1. A concise description of the function's purpose
2. An example of function usage with @example tag. The example must include the import statement
3. The version when the function was introduced using @since tag
4. A category tag for grouping related functions

/**
 * Sums two numbers
 *
 * @example
 * import { sum } from "my-package/Calculator";
 * sum(1, 2) // 3
 *
 * @since 1.0.0
 * @category transformation
 */
export const sum = (self: number, that: number): number => self + that;

Documentation Categories

Every exported function must include comprehensive JSDoc with the following sections:

Categories should be consistently used across the codebase and include:

• constructors - For functions that create new instances
• encoding/decoding - For serialization/deserialization functions
• equality - For comparison functions
• transformation - For data transformation functions
• model - For type definitions
• schemas - For schema definitions
• errors - For error classes
• constants - For constant values
• predicates - For validation functions
• generators - For generator functions
• ordering - For comparison functions

Implementation Patterns

The implementation pattern defines interfaces for common operations that can be implemented by multiple types.
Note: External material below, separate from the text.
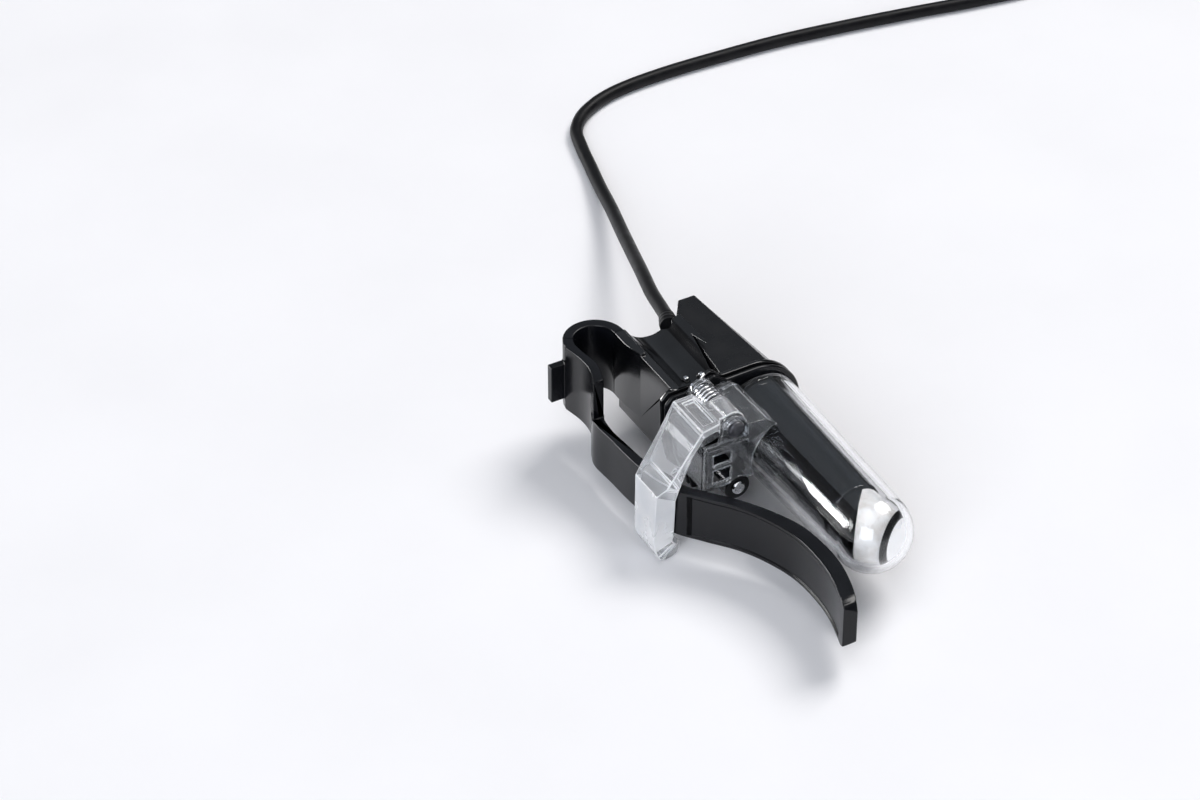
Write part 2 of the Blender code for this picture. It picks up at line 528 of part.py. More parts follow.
def make_lead_in(looks):
    """Strain relief at the exit, the clamp inside the tail and the wires through the core."""
    start, inside = at(*EXIT), at(*CLAMP_POINT)
    out = (at(*LEAD_ROUTE[0]) - start).normalized()
    relief = start + out * 0.12 * MM
    tapered("strain_relief", relief, out, RELIEF_LENGTH, RELIEF_BASE_R, LEAD_R + 0.08, looks["rubber"])
    along = (inside - start).normalized() * MM
    tube("lead_jacket_end", [start + along * 0.9, inside + along], LEAD_R * 0.95 * MM, looks["rubber"], 12)
    spans = [(c - size / 2, c + size / 2) for c, size in zip(CLAMP_POINT, CLAMP_SIZE)]
    clamp = block("cable_clamp", *spans, looks["black"])
    cut(clamp, tube("bore", [start, inside + along * 5], (LEAD_R + 0.1) * MM, sides=16))
    for k in range(4):
        turn = math.pi / 4 + k * math.pi / 2
        dx, dz = WIRE_SPREAD * math.cos(turn), WIRE_SPREAD * math.sin(turn)
        x, z = AXIS_X + dx, AXIS_Z + dz
        first = inside + along * 1.2 + Vector((dx, 0.0, dz)) * MM
        route = [first, at(x, -13.5, z + 0.3), at(x, -16.0, z), at(x, BOARD_Y + 0.15, z)]
        tube(f"lead_wire_{k + 1}", route, WIRE_R * MM, looks["wire"], 6)


def tapered(name, start, along, length, base_r, end_r, look):
    """A cone frustum from a point along a direction, in millimetres of length and radius."""
    side = along.orthogonal().normalized()
    up = along.cross(side)
    bm = bmesh.new()
    rings = []
    for radius, far in ((base_r, 0.0), (base_r, 0.35), (end_r, 1.0)):
        middle = start + along * length * far * MM
        angles = [2 * math.pi * k / 20 for k in range(20)]
        spokes = [side * math.cos(a) + up * math.sin(a) for a in angles]
        rings.append([bm.verts.new(middle + spoke * radius * MM) for spoke in spokes])
    skin(bm, rings)
    return finish(name, bm, look)


def make_lead(looks):
    """The free lead, from its strain relief to the coil, as a bevelled curve."""
    start = at(*EXIT)
    out = (at(*LEAD_ROUTE[0]) - start).normalized()
    first = start + out * (RELIEF_LENGTH + 0.25) * MM
    route = even(smooth([first, *(at(*p) for p in LEAD_ROUTE[1:])], 12), LEAD_POINTS)
    curve = bpy.data.curves.new("lead_cable", "CURVE")
    curve.dimensions = "3D"
    curve.bevel_depth = LEAD_R * MM
    curve.bevel_resolution = 2
    curve.use_fill_caps = True
    spline = curve.splines.new("POLY")
    spline.points.add(len(route) - 1)
    for point, place in zip(spline.points, route):
        point.co = (*place, 1.0)
    curve.materials.append(looks["rubber"])
    bpy.context.collection.objects.link(bpy.data.objects.new("lead_cable", curve))


def upright(name, profile, x, y, look=None, sides=ROUND):
    """A closed profile of (radius, z) turned about an upright axis."""
    bm = bmesh.new()
    rings = []
    for radius, z in profile:
        angles = [2 * math.pi * i / sides for i in range(sides)]
        rings.append([bm.verts.new(at(x + radius * math.cos(a), y + radius * math.sin(a), z)) for a in angles])
    skin(bm, [*rings, rings[0]], closed_ends=False)
    return finish(name, bm, look)


def make_coil(looks):
    """The stored turns as one ring, and the tie round them."""
    half, low, high = COIL_WIDE / 2, TABLE_Z, TABLE_Z + COIL_HIGH
    inner, outer = COIL_R - half, COIL_R + half
    low_soft, high_soft = low + COIL_SOFT, high - COIL_SOFT
    profile = [
        (outer - COIL_SOFT, low), (outer, low_soft), (outer, high_soft), (outer - COIL_SOFT, high),
        (inner + COIL_SOFT, high), (inner, high_soft), (inner, low_soft), (inner + COIL_SOFT, low),
    ]
    upright("lead_coil", profile, COIL_X, COIL_Y, looks["rubber"])
    x, wide, tall, low = COIL_X - COIL_R, half + TIE_ROOM, high + TIE_ROOM, low + 0.02
    far = wide + TIE_T
    band = [(x - far, low), (x + far, low), (x + far, tall + TIE_T), (x - far, tall + TIE_T)]
    tie = prism("coil_tie", "Y", band, COIL_Y - TIE_WIDE / 2, COIL_Y + TIE_WIDE / 2, looks["tie"])
    hole = [(x - wide, low - 1.0), (x + wide, low - 1.0), (x + wide, tall), (x - wide, tall)]
    cut(tie, prism("hole", "Y", hole, COIL_Y - TIE_WIDE, COIL_Y + TIE_WIDE))


def make_plug(looks):
    """The lead's end off the coil, and a round plug on it: tapered boot, grip, metal shell and contacts."""
    turn = math.radians(LEAD_END_DEG)
    out = Vector((math.cos(turn), math.sin(turn), 0.0))
    heading = Vector((-out.y, out.x, 0.0))
    axis_z = TABLE_Z + PLUG_R + 0.02
    leaves = at(COIL_X, COIL_Y, axis_z) + out * (COIL_R + COIL_WIDE / 2 + LEAD_R + 0.35) * MM
    tube("lead_end", [leaves, leaves + heading * LEAD_END_LENGTH * MM], LEAD_R * MM, looks["rubber"], 12)
    made = [
        turned("plug_boot", PLUG_BOOT, 0.0, axis_z, looks["rubber"], sides=24),
        turned("plug_body", PLUG_BODY, 0.0, axis_z, looks["black"], sides=24),
        turned("plug_shell", PLUG_SHELL, 0.0, axis_z, looks["steel"], sides=24, hollow=True),
    ]
    for k in range(4):
        turn = math.pi / 4 + k * math.pi / 2
        x, z = CONTACT_RING_R * math.cos(turn), axis_z + CONTACT_RING_R * math.sin(turn)
        made.append(rod(f"plug_contact_{k + 1}", x, z, CONTACT_R, CONTACT_Y, looks["gold"], 8))
    middle = leaves + heading * (LEAD_END_LENGTH + 0.3 + PLUG_BOOT_Y) * MM
    turned_round = Matrix.Rotation(math.radians(LEAD_END_DEG - 180.0), 4, "Z")
    to_place = Matrix.Translation((middle.x, middle.y, 0.0)) @ turned_round
    for piece in made:
        piece.data.transform(to_place @ Matrix.Translation(-at(0.0, 0.0, TABLE_Z)))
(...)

This pattern is used when:

• A consistent API is needed across different data structures
• Operations should be standardized but implementations vary

Example

// Interface definitions in SerdeImpl.ts
export interface FromBytes<T, E = never> {
  (bytes: Uint8Array): Effect.Effect<T, E, never>;
}

export interface ToBytes<T> {
  (value: T): Uint8Array;
}

// Implementation for KeyHash
export const fromBytes: SerdeImpl.FromBytes<KeyHash, KeyHashError> =
  Effect.fnUntraced(function* (bytes) {
    if (bytes.length !== KEYHASH_BYTES_LENGTH) {
      return yield* new KeyHashError({
        message: `KeyHash must be ${KEYHASH_BYTES_LENGTH} bytes long, got: ${bytes.length}.`,
      });
    }
    const hash = Bytes.toHexOrThrow(bytes);
    return new KeyHash({ hash }, { disableValidation: true });
  });

export const toBytes: SerdeImpl.ToBytes<KeyHash> = (keyHash) =>
  Bytes.fromHexOrThrow(keyHash.hash);

// Implementation for PublicKey
export const fromBytes: SerdeImpl.FromBytes<PublicKey, PublicKeyError> =
  Effect.fnUntraced(function* (bytes) {
    // PublicKey-specific implementation
  });

// Generic function using the interfaces
const deserialize = <T, E>(
  bytes: Uint8Array,
  fromBytes: SerdeImpl.FromBytes<T, E>,
): Effect.Effect<T, E> => fromBytes(bytes);

Dependencies

Peer Dependency Usage

Use peer dependencies for shared libraries to prevent bundling conflicts and provide flexibility.

Semantic Versioning

Follow major.minor.patch versioning to clearly communicate changes and prevent breaking changes.